_Data block_
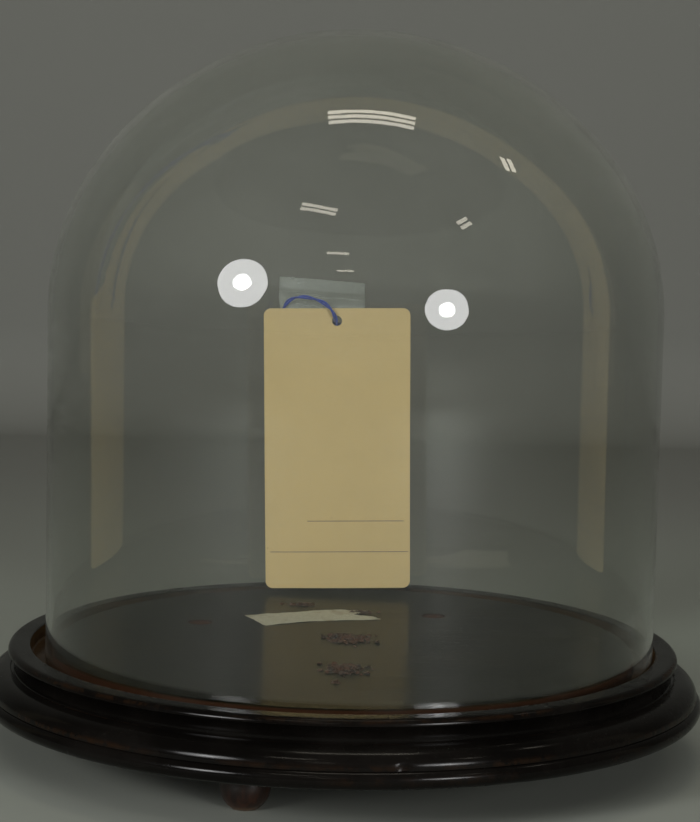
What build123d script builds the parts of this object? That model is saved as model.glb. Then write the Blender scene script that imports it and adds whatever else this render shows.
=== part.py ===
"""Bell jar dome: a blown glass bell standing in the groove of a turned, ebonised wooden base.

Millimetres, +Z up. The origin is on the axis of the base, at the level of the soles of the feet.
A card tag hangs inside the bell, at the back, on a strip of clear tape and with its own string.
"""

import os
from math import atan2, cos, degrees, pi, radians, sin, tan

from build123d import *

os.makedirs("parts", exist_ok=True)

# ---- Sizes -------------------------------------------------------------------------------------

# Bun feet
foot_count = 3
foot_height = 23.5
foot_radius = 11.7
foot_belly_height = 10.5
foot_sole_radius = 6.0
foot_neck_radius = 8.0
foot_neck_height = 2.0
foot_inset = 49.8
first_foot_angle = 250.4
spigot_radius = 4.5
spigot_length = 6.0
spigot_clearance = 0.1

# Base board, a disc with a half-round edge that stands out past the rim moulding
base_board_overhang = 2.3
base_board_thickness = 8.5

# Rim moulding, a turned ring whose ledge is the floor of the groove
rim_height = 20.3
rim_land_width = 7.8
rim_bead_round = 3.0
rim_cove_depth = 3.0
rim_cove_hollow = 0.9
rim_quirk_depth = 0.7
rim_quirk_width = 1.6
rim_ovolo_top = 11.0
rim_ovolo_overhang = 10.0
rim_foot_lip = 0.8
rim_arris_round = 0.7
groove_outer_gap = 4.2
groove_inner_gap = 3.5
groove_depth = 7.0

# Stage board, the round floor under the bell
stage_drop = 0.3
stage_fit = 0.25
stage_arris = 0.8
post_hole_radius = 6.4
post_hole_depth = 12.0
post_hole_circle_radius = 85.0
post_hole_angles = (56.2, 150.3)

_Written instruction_
Quote each line above in full, word for word.

_Complete answer_
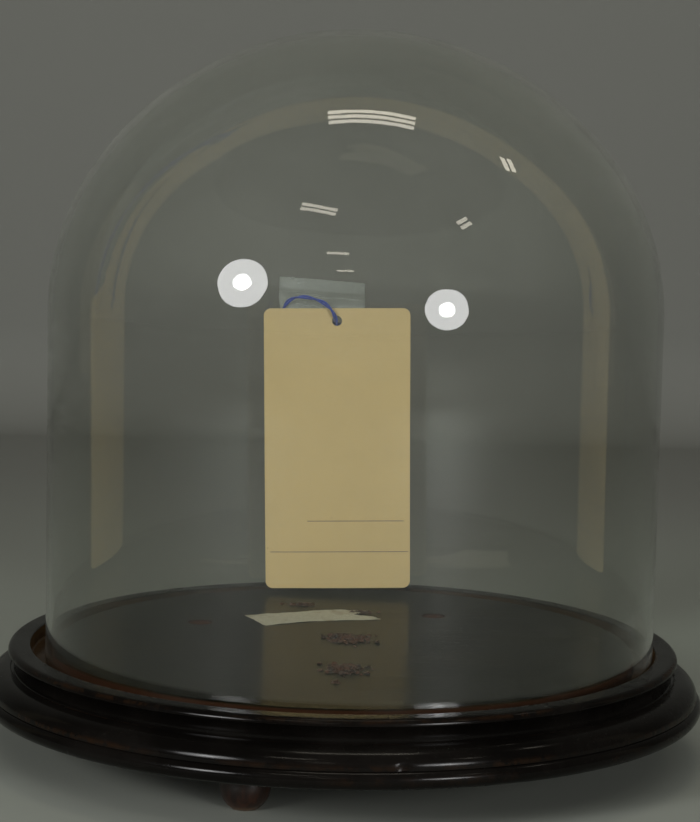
What build123d script builds the parts of this object? That model is saved as model.glb. Then write the Blender scene script that imports it and adds whatever else this render shows.
=== part.py ===
"""Bell jar dome: a blown glass bell standing in the groove of a turned, ebonised wooden base.

Millimetres, +Z up. The origin is on the axis of the base, at the level of the soles of the feet.
A card tag hangs inside the bell, at the back, on a strip of clear tape and with its own string.
"""

import os
from math import atan2, cos, degrees, pi, radians, sin, tan

from build123d import *

os.makedirs("parts", exist_ok=True)

# ---- Sizes -------------------------------------------------------------------------------------

# Bun feet
foot_count = 3
foot_height = 23.5
foot_radius = 11.7
foot_belly_height = 10.5
foot_sole_radius = 6.0
foot_neck_radius = 8.0
foot_neck_height = 2.0
foot_inset = 49.8
first_foot_angle = 250.4
spigot_radius = 4.5
spigot_length = 6.0
spigot_clearance = 0.1

# Base board, a disc with a half-round edge that stands out past the rim moulding
base_board_overhang = 2.3
base_board_thickness = 8.5

# Rim moulding, a turned ring whose ledge is the floor of the groove
rim_height = 20.3
rim_land_width = 7.8
rim_bead_round = 3.0
rim_cove_depth = 3.0
rim_cove_hollow = 0.9
rim_quirk_depth = 0.7
rim_quirk_width = 1.6
rim_ovolo_top = 11.0
rim_ovolo_overhang = 10.0
rim_foot_lip = 0.8
rim_arris_round = 0.7
groove_outer_gap = 4.2
groove_inner_gap = 3.5
groove_depth = 7.0

# Stage board, the round floor under the bell
stage_drop = 0.3
stage_fit = 0.25
stage_arris = 0.8
post_hole_radius = 6.4
post_hole_depth = 12.0
post_hole_circle_radius = 85.0
post_hole_angles = (56.2, 150.3)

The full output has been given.